On the other hand, if I mainly enjoy cinematic slots, narrative themes, free spins, collection systems, or longer feature cycles, Aviator may feel too bare. If I dislike pressure or tend to chase losses after near misses, the game may become uncomfortable very quickly. It is also not ideal for players who want a slower session with more room to think between outcomes.
In simple terms, Aviator works best for players who value pace and control over presentation. It works less well for players who want variety, slower rhythm, or a softer emotional curve.
Final verdict on Cocoa casino Aviator
Cocoa casino Aviator offers a very specific kind of gambling experience. It does not try to compete with classic slots on visuals, bonus depth, or thematic storytelling. Its appeal comes from something more stripped back: a rising multiplier, a constant exit decision, and a round structure that turns timing into the centre of the experience.
Its key strengths are clear. The format is easy to grasp, the pace is immediate, and the tension is genuine. For players who want fast action and active involvement, Aviator can feel more engaging than many reel-based titles. It is also highly readable on mobile and well suited to short sessions, provided discipline is in place.

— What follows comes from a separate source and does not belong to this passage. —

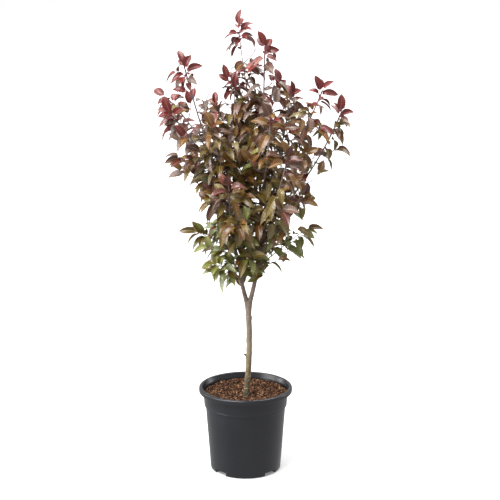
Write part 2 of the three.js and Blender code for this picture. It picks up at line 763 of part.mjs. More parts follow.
// Side twigs leave the shoot by the golden angle, shorter towards its tip
function sideTwigs(shoot, start, random) {
  const path = shoot.twig;
  const twigs = [];
  const phase = 360 * random();
  const room = path.length - UNBRANCHED_TIP - start;
  const count = Math.max(0, Math.round(room / TWIG_SPACING));
  for (let k = 0; k < count; k += 1) {
    const distance = start + TWIG_FIRST + TWIG_SPACING * (k + TWIG_VARIES * random());
    const share = (distance - start) / room;
    const full = TWIG_LENGTH * (1 - TWIG_SHORTENS * share) * (TWIG_LEAST + TWIG_VARIES * random());
    const base = placeOn(path, distance);
    const along = directionOn(path, distance);
    for (let attempt = 0; attempt < TRIES; attempt += 1) {
      const outward = leaned(along, phase + GOLDEN_ANGLE * k + TWIG_TURN * attempt, 90);
      const twigPath = bentTwig(base, outward, along, full * (1 - TWIG_SHRINK * attempt));
      if (twigFits(twigPath, shoot)) {
        twigs.push({ path: twigPath, start: TWIG_BARE, tipLeaves: SIDE_TIP_LEAVES });
        break;
      }
    }
  }
  return twigs;
}

// All twigs and leaves of one mass
function growMass(shoot) {
  const random = generator(shoot.seed);
  const start = shoot.bareTwig + ROOT_CLEARANCE;
  const main = { path: shoot.twig, start, tipLeaves: TIP_LEAVES };
  const twigs = sideTwigs(shoot, start, random);
  const leaves = [];
  const allTwigs = [main, ...twigs];
  for (const twig of allTwigs) {
    layLeaves(twig, shoot, leaves, allTwigs, random);
  }
  return { twigs, leaves };
}

// A leaf's solid: eight faces, folded along its middle and arched
function leafSolid(leaf) {
  const geometry = new THREE.OctahedronGeometry(1, 0);
  const position = geometry.attributes.position;
  const rib = leaf.base.clone().lerp(leaf.middle, LEAF_RIB);
  const top = rib.clone().addScaledVector(leaf.normal, LEAF_THICKNESS / 2);
  const under = rib.clone().addScaledVector(leaf.normal, -LEAF_THICKNESS / 2);
  for (let i = 0; i < position.count; i += 1) {
    const x = Math.round(position.getX(i));
    const y = Math.round(position.getY(i));
    const z = Math.round(position.getZ(i));
    let place = z > 0 ? top : under;
    if (x !== 0) {
      place = x > 0 ? leaf.right : leaf.left;
    } else if (y !== 0) {
      place = y > 0 ? leaf.tip : leaf.base;
    }
    position.setXYZ(i, place.x, place.y, place.z);
  }
  return toSolid(geometry);
}

// A mass of foliage: its twigs and leaves fused into one body
function massSolid(shoot) {
  const { twigs, leaves } = growMass(shoot);
  const mainRadius = shoot.top ? STEM_END_RADIUS : BOUGH_END_RADIUS;
  let mass = limbSolid(shoot.twig, taper(mainRadius, TWIG_END_RADIUS), TWIG_SIDES);
  for (const twig of twigs) {
    mass = mass.add(limbSolid(twig.path, taper(SIDE_TWIG_RADIUS, TWIG_END_RADIUS), TWIG_SIDES));
  }
  if (shoot.limbEnd === 0) {
    mass = mass.subtract(stemsGrown[shoot.stem]);
  }
  mass = mainBody(mass);
  for (const leaf of leaves) {
    const fused = mainBody(mass.add(leafSolid(leaf)));
    if (closesCleanly(toGeometry(fused))) {
      mass = fused;
    }
  }
  return mass;
}

// Whether each edge of a body has exactly two faces: a leaf that makes another kind is left out
function closesCleanly(geometry) {
  const corners = geometry.index.array;
  const uses = new Map();
  for (let i = 0; i < corners.length; i += 1) {
    const ends = [corners[i], corners[i % 3 === 2 ? i - 2 : i + 1]];
    const edge = `${Math.min(...ends)} ${Math.max(...ends)}`;
    uses.set(edge, (uses.get(edge) ?? 0) + 1);
  }
  return [...uses.values()].every((count) => count === 2);
}

// The plant is put together: pot, soil, trunk, stems, boughs, then the foliage
const plant = new THREE.Group();
plant.add(named('pot', potSolid(), POT_FINISH));
plant.add(named('soil', soilSolid(), SOIL_FINISH));

const trunkGrown = trunkLimb(SEAT);
const stemsGrown = { left: stemSolid(stems.left, SEAT), right: stemSolid(stems.right, SEAT) };
const rightStem = stemSolid(stems.right, 0).subtract(trunkGrown);
const leftStem = stemSolid(stems.left, 0).subtract(trunkGrown).subtract(stemsGrown.right);
plant.add(named('trunk', levelCut(trunkSolid(), SOIL_AT_TRUNK + SEAT), BARK_FINISH));
plant.add(named('right_stem', mainBody(rightStem), BARK_FINISH));
plant.add(named('left_stem', mainBody(leftStem), BARK_FINISH));

for (const shoot of shoots) {
  if (shoot.limbEnd > 0 && !shoot.top) {
    const boughPath = stretchOf(shoot.path, 0, shoot.limbEnd, BOUGH_STEPS);
    const bough = limbSolid(boughPath, taper(shoot.radius, BOUGH_END_RADIUS), BOUGH_SIDES)
      .subtract(stemsGrown[shoot.stem]);
    plant.add(named(`bough_${shoot.name}`, mainBody(bough), BARK_FINISH));
  }
}

for (const shoot of shoots) {
  plant.add(named(`foliage_${shoot.name}`, massSolid(shoot), LEAF_FINISH));
}

export default plant;
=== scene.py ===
import math

import bpy
import numpy as np
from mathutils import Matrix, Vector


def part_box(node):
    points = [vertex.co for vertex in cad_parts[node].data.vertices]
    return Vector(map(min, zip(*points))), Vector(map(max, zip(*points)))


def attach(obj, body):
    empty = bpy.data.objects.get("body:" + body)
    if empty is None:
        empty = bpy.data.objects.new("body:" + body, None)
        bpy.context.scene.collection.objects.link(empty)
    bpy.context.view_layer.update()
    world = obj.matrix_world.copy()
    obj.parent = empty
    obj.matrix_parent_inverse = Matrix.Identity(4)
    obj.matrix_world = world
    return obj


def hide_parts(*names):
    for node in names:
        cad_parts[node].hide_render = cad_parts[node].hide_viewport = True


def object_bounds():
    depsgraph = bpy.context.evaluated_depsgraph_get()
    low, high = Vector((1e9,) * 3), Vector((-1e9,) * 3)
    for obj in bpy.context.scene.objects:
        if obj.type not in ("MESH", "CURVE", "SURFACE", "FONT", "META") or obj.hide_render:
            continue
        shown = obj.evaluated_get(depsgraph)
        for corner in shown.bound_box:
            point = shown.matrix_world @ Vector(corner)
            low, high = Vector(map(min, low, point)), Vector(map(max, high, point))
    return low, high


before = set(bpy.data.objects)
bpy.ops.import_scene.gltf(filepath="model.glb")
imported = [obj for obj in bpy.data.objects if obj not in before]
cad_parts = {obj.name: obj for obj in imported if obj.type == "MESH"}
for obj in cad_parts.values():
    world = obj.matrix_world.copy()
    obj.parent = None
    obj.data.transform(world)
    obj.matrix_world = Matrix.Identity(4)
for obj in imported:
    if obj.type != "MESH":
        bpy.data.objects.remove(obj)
cad_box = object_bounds()

# Pot. A round 12 litre nursery pot of black plastic, moulded in one piece: a rolled lip, a
# collar that steps in to the wall, a ring line round it, four notches cut out of the foot
# and drain holes in the floor. It stands on its flat underside.
MM = 0.001
LIP_RADIUS = 150
LIP_HEIGHT = 16
LIP_MOUTH_RADIUS = 139.4
POT_HEIGHT = 272
COLLAR_TOP_RADIUS = 136.5
COLLAR_FOOT_RADIUS = 133
COLLAR_FOOT_HEIGHT = 212
WALL_TOP_RADIUS = 129
FOOT_RADIUS = 113.3
FLOOR_RADIUS = 111.1
WALL = 2.6
FLOOR = 3.5
FOOT_ROUND = 2.2
COLLAR_FOOT_ROUND = 1
LIP_FOOT_ROUND = 2.5
LIP_ROUND = 5
MOUTH_ROUND = 2.5
WALL_RING_HEIGHTS = (4, 7, 10, 14, 20, 45, 75, 105, 135, 165, 190, 207)
COLLAR_RING_HEIGHTS = (225, 235, 245)
RING_LINE_HEIGHT = 217
RING_LINE = ((-1.6, 0), (-0.6, 0.5), (0.6, 0.5), (1.6, 0))
NOTCH_WIDTH = 46
NOTCH_HEIGHT = 11.5
NOTCH_DEPTH = 22
NOTCH_AZIMUTHS = (45, 135, 225, 315)
POT_SIDES = 288
POT_CREASE = 35
DRAIN_HOLES = 6
DRAIN_HOLE_RADIUS = 7
DRAIN_CIRCLE_RADIUS = 62
DRAIN_SIDES = 32
CUT_BEYOND = 2
BOX_FACES = np.array([(0, 1, 3, 2), (4, 6, 7, 5), (0, 4, 5, 1), (2, 3, 7, 6), (0, 2, 6, 4), (1, 5, 7, 3)])
POT_BLACK = "#14151b"
POT_GREY = "#1d1e25"


def linear(tone):
    """A colour as the renderer takes it, from its written form."""
    parts = [int(tone[i:i + 2], 16) / 255 for i in (1, 3, 5)]
    return tuple(c / 12.92 if c <= 0.04045 else ((c + 0.055) / 1.055) ** 2.4 for c in parts) + (1.0,)


def grey(level):
    return (level, level, level, 1.0)


def new_finish(name, roughness):
    """A finish with its nodes, ready for the patterns of one material."""
    finish = bpy.data.materials.new(name)
    finish.use_nodes = True
    nodes = finish.node_tree.nodes
    shader = nodes["Principled BSDF"]
    shader.inputs["Roughness"].default_value = roughness
    place = nodes.new("ShaderNodeTexCoord")
    return finish, nodes, finish.node_tree.links, shader, place.outputs["Object"]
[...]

But the need for caution is just as real. The game’s visual simplicity can hide how aggressive the rhythm becomes over time. Losses are binary, early crashes happen, and the temptation to chase a bigger multiplier is built into the design. That does not make Aviator unfair or flawed; it simply means the pressure is more exposed than in many other casino formats.
My honest conclusion is this: Aviator is worth trying if I want a fast, decision-driven crash game and I understand that the excitement comes with sharp variance and emotional pressure. It is less suitable if I prefer slower slots, layered bonus rounds, or a more relaxed session. In other words, Aviator is not for everyone, but for the right player, its appeal is easy to understand the moment the plane takes off.